Today, things are so bad that if you ask King Sunny Ade to compose a song for Nigeria, it will be a song of lamentation, a song as funereal as the Bobby Benson dirge which is my favourite Sunny Ade album, next to ‘Authority’, the fast-tempo album he released when a young Juju star Sina Peters threatened his kingship and authority with his afro-juju music.
Things are bad, but I am sure Sunny Ade will be the first to ask Nigerians not to lose hope because the sun will soon shine on Nigeria once again—if we work hard to redress the wrongs of the past, if we cut down on our profligacy and prodigality, if we think out of the box and above all, if we look up to God in songs and prayers to breathe life into our valley of despair and dry bones.
Meanwhile, I wish you a happy 70th birthday and thank you for the joy you have brought to many through your scintillating music and showmanship.  Thank you for your music that cuts across many genres: highlife, jazz, gospel, soul and afrobeat.  In my book, you are one of the finest guitarists in the world.  As a jazz lover, I once advised you to do a jazz album—an instrument piece where all you do is playing the guitar and not singing.  There is so much jazz in you which the world is waiting to listen.  I really want you to explore that territory, if it is not too late.
At 70, I know you are not yet finished.  There is still something to offer the world.  May God bless you with more years filled with good health and the goodness of the Lord whom you have glorified so much in your works.  May your latter rain be better and more glorious.  In the early ‘90s, I wrote the biography of your colleague and brother, Chief Ebenezer Obey. (Mike Awoyinfa; Ebenezer Obey (1992). Ebenezer Obey: The Legend’s Own Story. Egret Books. ISBN 978-978-2432-89-6).

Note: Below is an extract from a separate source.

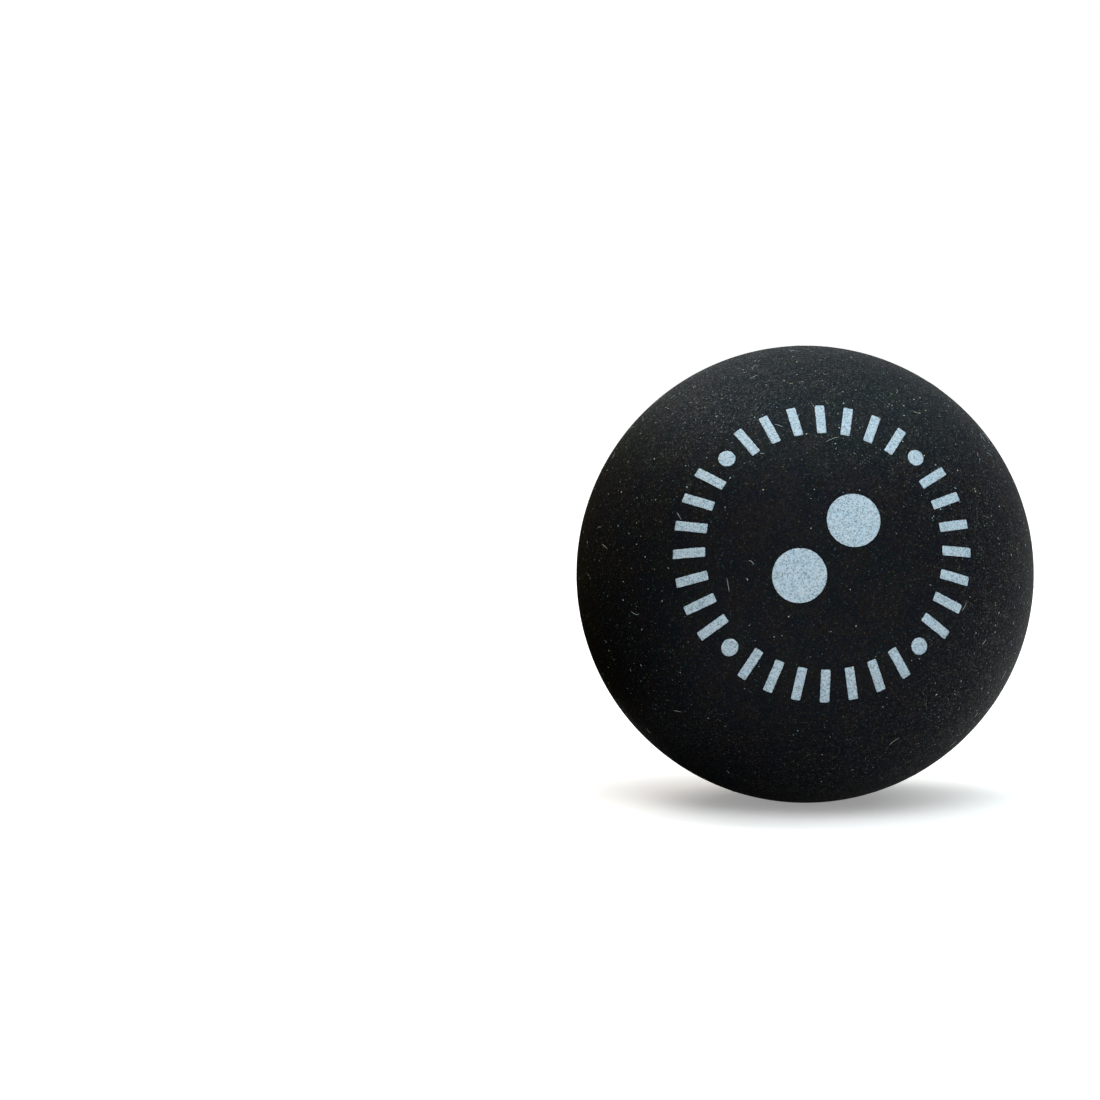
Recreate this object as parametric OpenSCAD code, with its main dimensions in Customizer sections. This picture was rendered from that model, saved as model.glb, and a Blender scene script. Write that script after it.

That was my first attempt at biography writing.  You deserve a full-fledged biography or autobiography because a great life like yours without a biography or a memoir is incomplete.  Your life is a book waiting to be read.  Think about it and do something about it.  Just like the American rocker Bruce Springsteen, The Boss, who has just released his autobiography which took him seven years to write.  Once again, happy birthday KSA.